In the short time that Fallon has taken over the Tonight Show, it’s become a whole different beast creating a buzz that hasn’t been felt in a long time. Watching Leno on stage toward the end of his era was tantamount of seeing our dad fumble through the newspaper and complain about the modern world. Watching Fallon, instead, is a conversation that has a contagious energy to it that would be impossible for Leno to pull off.


Don't feel bad for Leno, he finally has time to spend with his cars.

And now, with Leno off the air, Letterman has announced his own departure. One can only imagine that Letterman was waiting for his arch nemesis Leno to bow out first out of spite, but it’s a similar generational shift as the Tonight Show. Throwing my whole theory in the bin, Colbert is debatably not a member of Generation X. He was born in 1964, which is just about near the dividing line of a generation timeline that nobody has ever really agreed on. But whether he is a young Baby Boomer or an old member of Generation X, his audience and sensibilities skew heavily toward the latter.

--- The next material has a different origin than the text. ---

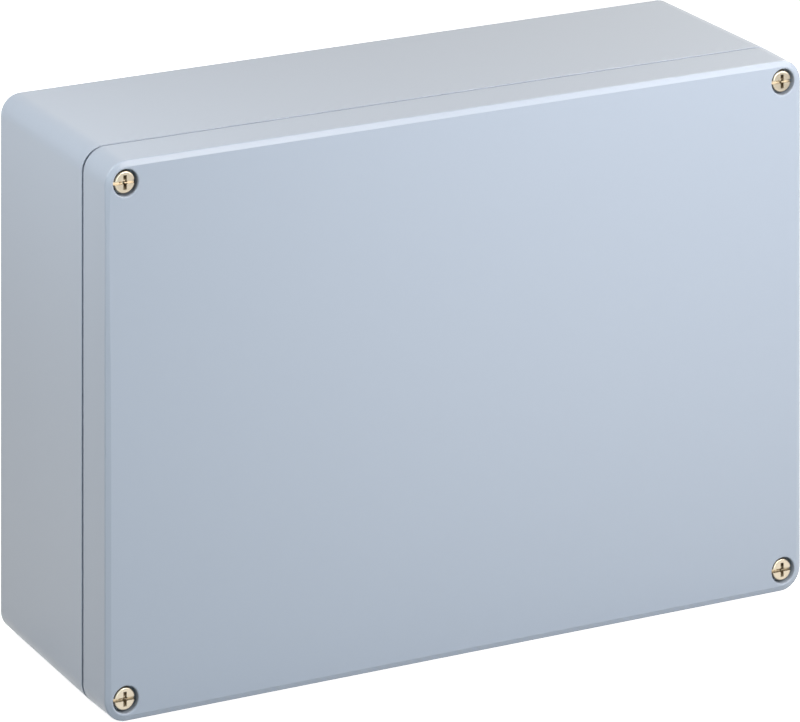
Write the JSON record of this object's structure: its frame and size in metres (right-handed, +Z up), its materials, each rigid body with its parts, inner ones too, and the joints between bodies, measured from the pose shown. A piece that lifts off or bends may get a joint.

Similar shifts are occurring on Generation X member Jimmy Kimmel still making jokes every night on Jimmy Kimmel Live! and Saturday Night Live alum/Generation X member Seth Meyers taking over on Late Night.

 All the while, Josh Meyers continues to be irrelevant.

Conan O’Brien, who was a fatality of the 2010 Tonight Show war with Leno, is still making people laugh on TBS and, like Colbert, straddles that line between Baby Boomer and Generation X. All that leaves in the late night arena is Craig Ferguson, the scrappy host of the Late Late Show who continues to get good rating through sheer force of Scottish charisma.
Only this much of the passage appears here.